What to work on → Print verbatim the opening line of the material and every subsequent line through the one containing "roof_run_share = 0.6".

==================================================

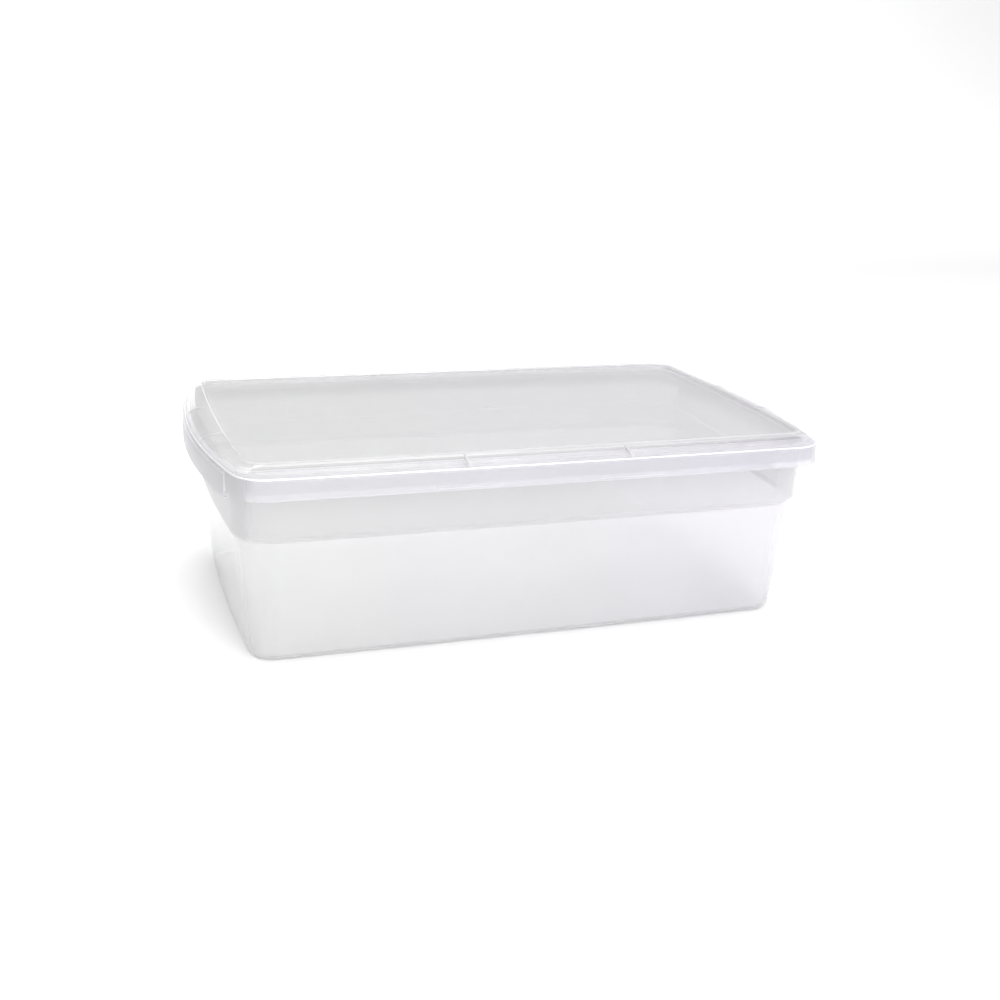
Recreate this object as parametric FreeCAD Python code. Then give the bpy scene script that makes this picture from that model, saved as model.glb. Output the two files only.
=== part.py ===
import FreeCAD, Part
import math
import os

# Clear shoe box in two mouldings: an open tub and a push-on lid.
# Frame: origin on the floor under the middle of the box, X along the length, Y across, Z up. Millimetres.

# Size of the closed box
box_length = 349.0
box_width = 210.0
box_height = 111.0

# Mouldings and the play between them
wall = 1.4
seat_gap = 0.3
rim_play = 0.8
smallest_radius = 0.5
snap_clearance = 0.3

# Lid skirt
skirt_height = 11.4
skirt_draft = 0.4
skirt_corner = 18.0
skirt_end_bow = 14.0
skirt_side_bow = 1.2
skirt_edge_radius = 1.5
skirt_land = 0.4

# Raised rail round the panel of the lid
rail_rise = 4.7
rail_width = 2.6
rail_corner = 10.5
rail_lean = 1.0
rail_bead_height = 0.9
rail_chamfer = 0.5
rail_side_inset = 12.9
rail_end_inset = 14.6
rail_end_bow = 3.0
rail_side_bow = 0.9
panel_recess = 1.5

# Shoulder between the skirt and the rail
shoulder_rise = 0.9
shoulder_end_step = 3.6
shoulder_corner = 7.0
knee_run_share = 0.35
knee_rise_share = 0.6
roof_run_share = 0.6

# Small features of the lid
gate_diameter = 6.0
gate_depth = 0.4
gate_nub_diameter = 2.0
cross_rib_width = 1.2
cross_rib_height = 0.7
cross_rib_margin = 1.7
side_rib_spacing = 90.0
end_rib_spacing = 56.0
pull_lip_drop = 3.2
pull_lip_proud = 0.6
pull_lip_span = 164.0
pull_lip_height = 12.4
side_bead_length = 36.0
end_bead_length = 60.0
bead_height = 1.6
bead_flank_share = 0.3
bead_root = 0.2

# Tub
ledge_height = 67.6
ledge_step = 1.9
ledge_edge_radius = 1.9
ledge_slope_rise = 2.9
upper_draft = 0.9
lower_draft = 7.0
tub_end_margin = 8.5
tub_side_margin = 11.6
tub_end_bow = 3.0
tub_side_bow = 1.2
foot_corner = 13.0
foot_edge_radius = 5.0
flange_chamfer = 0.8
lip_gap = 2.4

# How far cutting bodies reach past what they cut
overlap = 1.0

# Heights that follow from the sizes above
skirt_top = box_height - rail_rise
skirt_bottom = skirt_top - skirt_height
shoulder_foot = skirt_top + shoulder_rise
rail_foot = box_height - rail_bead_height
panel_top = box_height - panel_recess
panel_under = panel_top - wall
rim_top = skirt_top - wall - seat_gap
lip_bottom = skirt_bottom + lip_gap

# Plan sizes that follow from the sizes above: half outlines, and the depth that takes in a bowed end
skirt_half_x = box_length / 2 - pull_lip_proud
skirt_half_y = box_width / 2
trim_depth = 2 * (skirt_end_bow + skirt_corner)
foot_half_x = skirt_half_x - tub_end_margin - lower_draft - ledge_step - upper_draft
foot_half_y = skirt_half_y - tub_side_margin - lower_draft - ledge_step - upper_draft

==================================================

Written reply →
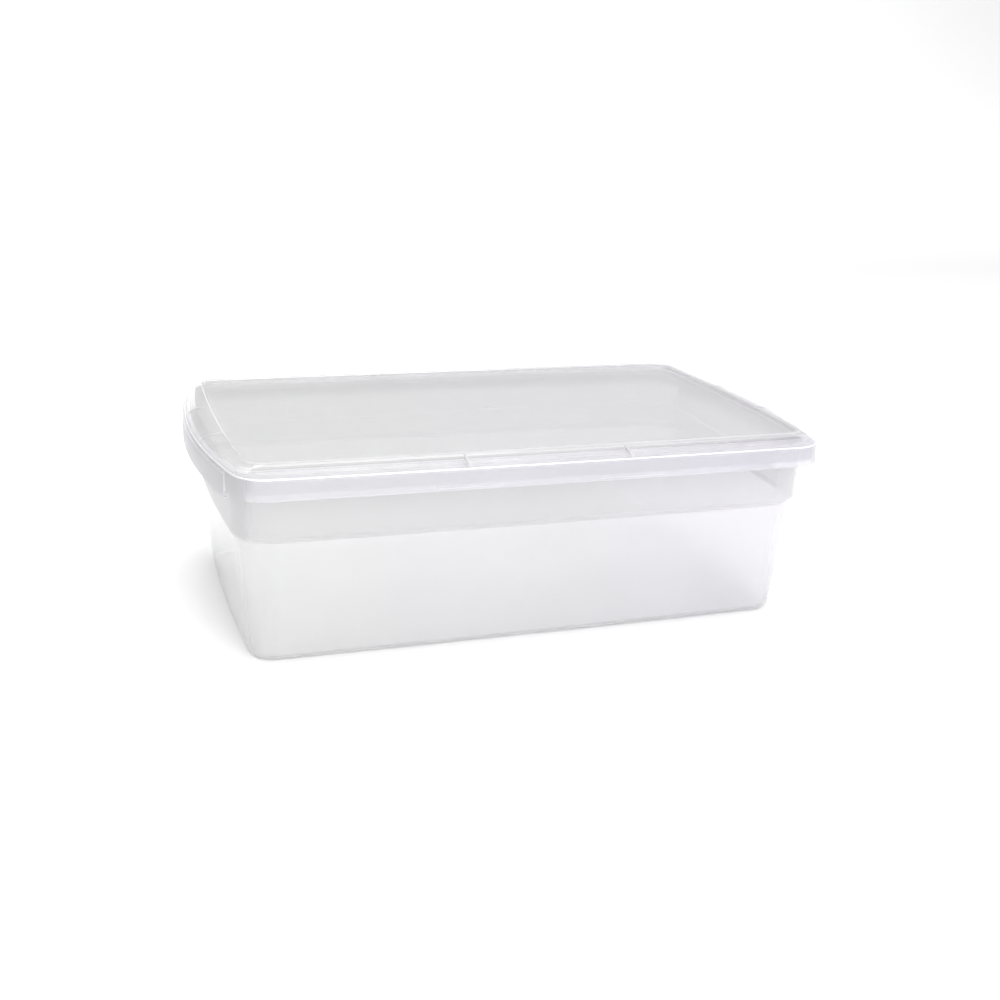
Recreate this object as parametric FreeCAD Python code. Then give the bpy scene script that makes this picture from that model, saved as model.glb. Output the two files only.
=== part.py ===
import FreeCAD, Part
import math
import os

# Clear shoe box in two mouldings: an open tub and a push-on lid.
# Frame: origin on the floor under the middle of the box, X along the length, Y across, Z up. Millimetres.

# Size of the closed box
box_length = 349.0
box_width = 210.0
box_height = 111.0

# Mouldings and the play between them
wall = 1.4
seat_gap = 0.3
rim_play = 0.8
smallest_radius = 0.5
snap_clearance = 0.3

# Lid skirt
skirt_height = 11.4
skirt_draft = 0.4
skirt_corner = 18.0
skirt_end_bow = 14.0
skirt_side_bow = 1.2
skirt_edge_radius = 1.5
skirt_land = 0.4

# Raised rail round the panel of the lid
rail_rise = 4.7
rail_width = 2.6
rail_corner = 10.5
rail_lean = 1.0
rail_bead_height = 0.9
rail_chamfer = 0.5
rail_side_inset = 12.9
rail_end_inset = 14.6
rail_end_bow = 3.0
rail_side_bow = 0.9
panel_recess = 1.5

# Shoulder between the skirt and the rail
shoulder_rise = 0.9
shoulder_end_step = 3.6
shoulder_corner = 7.0
knee_run_share = 0.35
knee_rise_share = 0.6
roof_run_share = 0.6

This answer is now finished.